INFORMATION SUPPLIED →
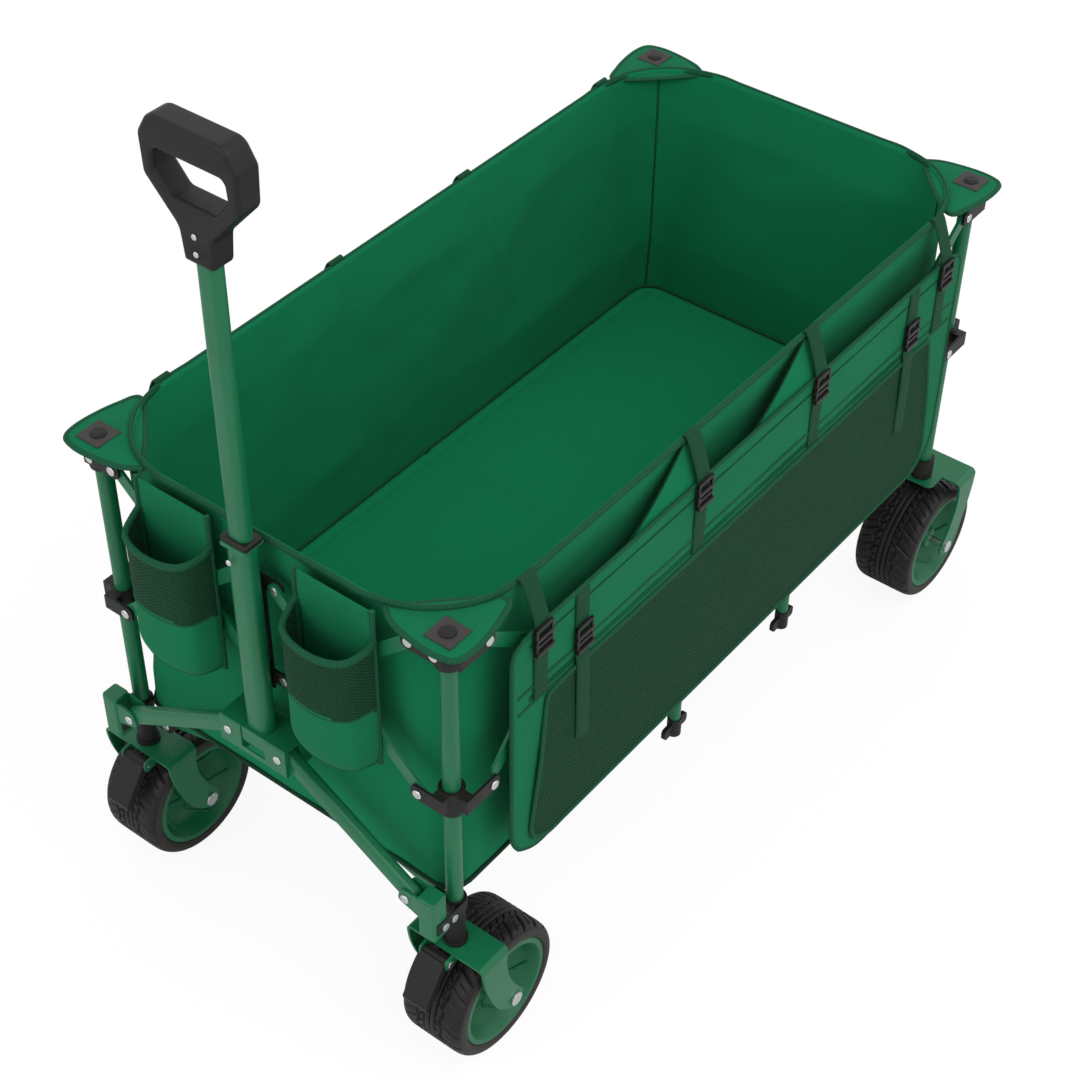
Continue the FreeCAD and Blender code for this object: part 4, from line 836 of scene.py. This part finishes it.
# ------------------------------------------------------------------ cup pockets
def add_cup_pockets():
    low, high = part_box("cup_pockets")
    back = low.x if low.x > 0.58 else 0.592
    depth = high.x - back
    outer = high.y
    inner = outer - 0.116
    middle, half = (outer + inner) / 2, (outer - inner) / 2
    foot, lip, join = low.z, low.z + 0.200, low.z + 0.095
    corner = 0.040

    def plan(t, shrink=0.0):
        """The pocket's outline seen from above, from one back edge round to the other."""
        points = [(back, -half), (back + depth - corner, -half),
                  (back + depth - corner * 0.29, -half + corner * 0.29),
                  (back + depth, -half + corner), (back + depth, half - corner),
                  (back + depth - corner * 0.29, half - corner * 0.29),
                  (back + depth - corner, half), (back, half)]
        return points

    for side, sign in SIDES:
        centre = middle
        samples, length = curve_through([Vector((x, y + centre, 0)) for x, y in plan(0)], 60)

        def edge_z(u):
            return lip - 0.016 * sin(pi * u) ** 0.6

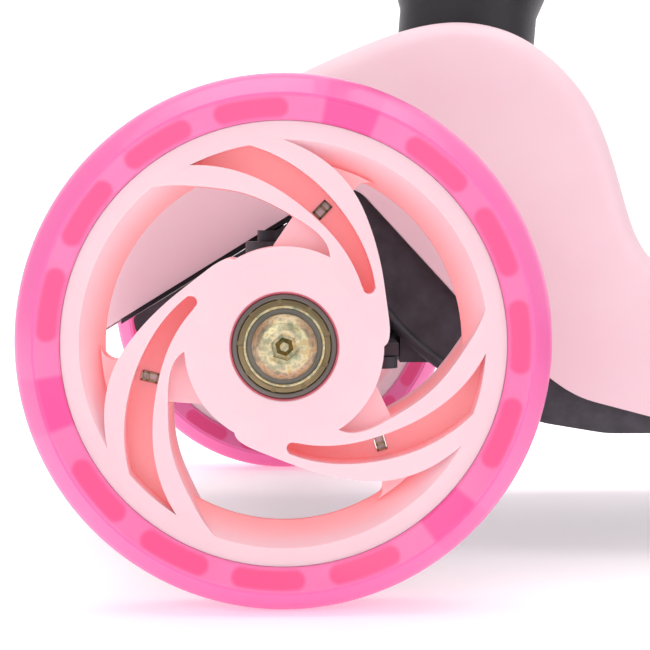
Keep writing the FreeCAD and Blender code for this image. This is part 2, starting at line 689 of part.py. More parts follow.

DIRECTION → Give back all the records exactly as they stand.

EXERCISE ANSWER →
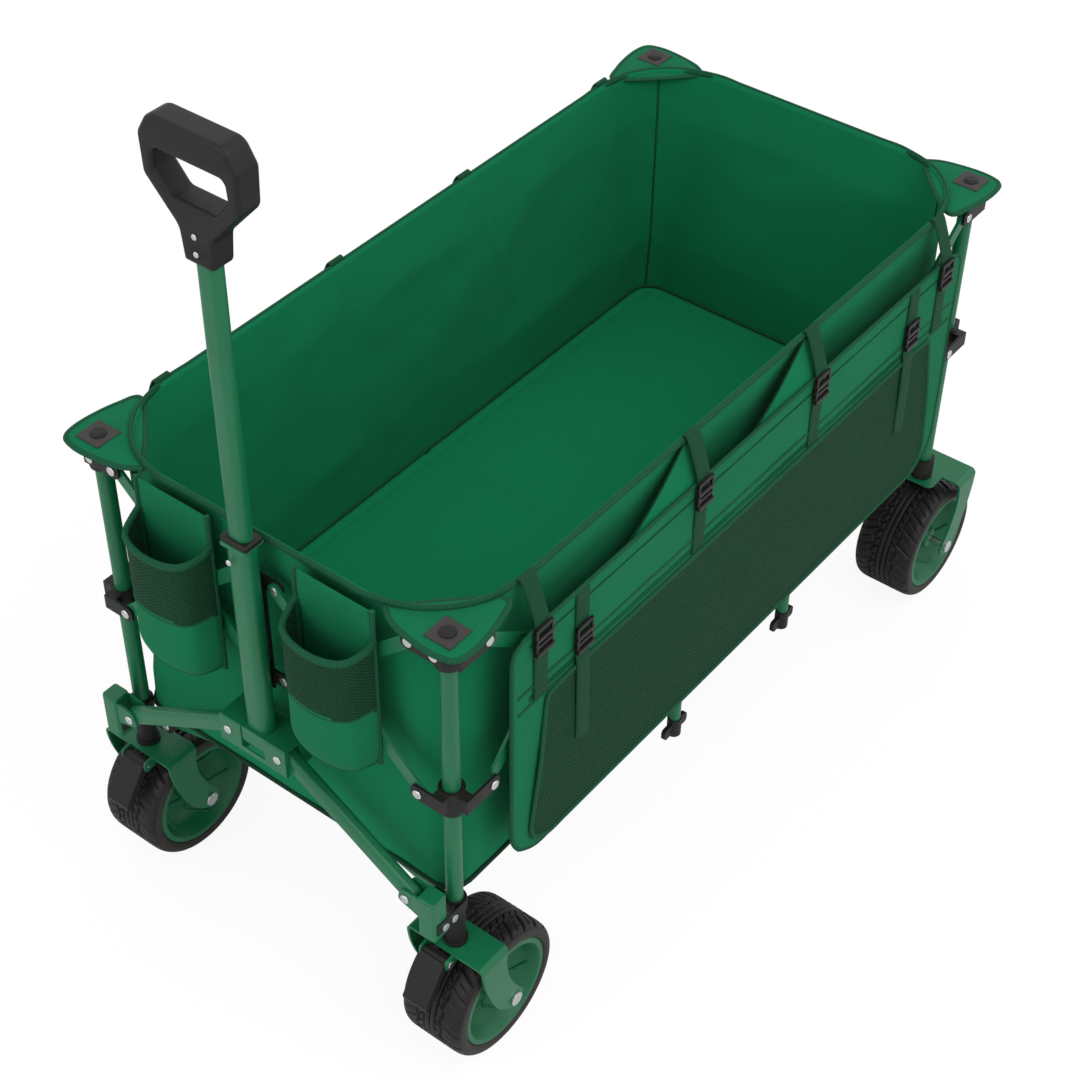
Continue the FreeCAD and Blender code for this object: part 4, from line 836 of scene.py. This part finishes it.
# ------------------------------------------------------------------ cup pockets
def add_cup_pockets():
    low, high = part_box("cup_pockets")
    back = low.x if low.x > 0.58 else 0.592
    depth = high.x - back
    outer = high.y
    inner = outer - 0.116
    middle, half = (outer + inner) / 2, (outer - inner) / 2
    foot, lip, join = low.z, low.z + 0.200, low.z + 0.095
    corner = 0.040

    def plan(t, shrink=0.0):
        """The pocket's outline seen from above, from one back edge round to the other."""
        points = [(back, -half), (back + depth - corner, -half),
                  (back + depth - corner * 0.29, -half + corner * 0.29),
                  (back + depth, -half + corner), (back + depth, half - corner),
                  (back + depth - corner * 0.29, half - corner * 0.29),
                  (back + depth - corner, half), (back, half)]
        return points

    for side, sign in SIDES:
        centre = middle
        samples, length = curve_through([Vector((x, y + centre, 0)) for x, y in plan(0)], 60)

        def edge_z(u):
            return lip - 0.016 * sin(pi * u) ** 0.6

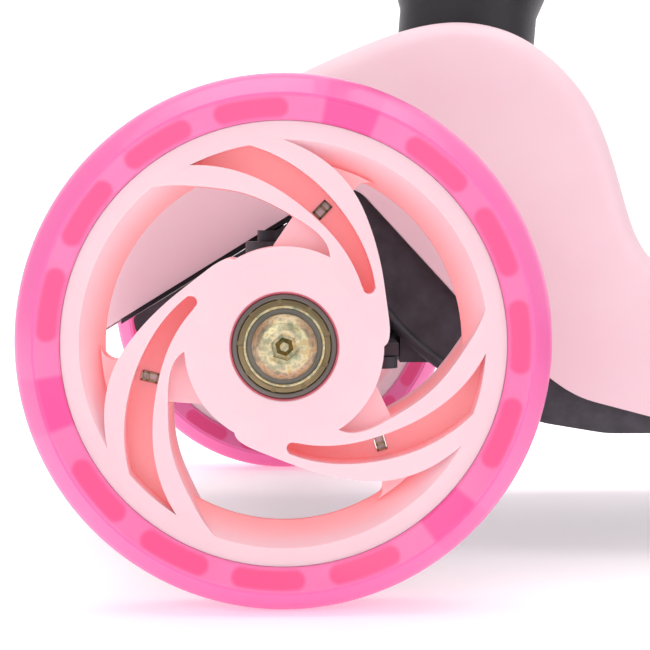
Keep writing the FreeCAD and Blender code for this image. This is part 2, starting at line 689 of part.py. More parts follow.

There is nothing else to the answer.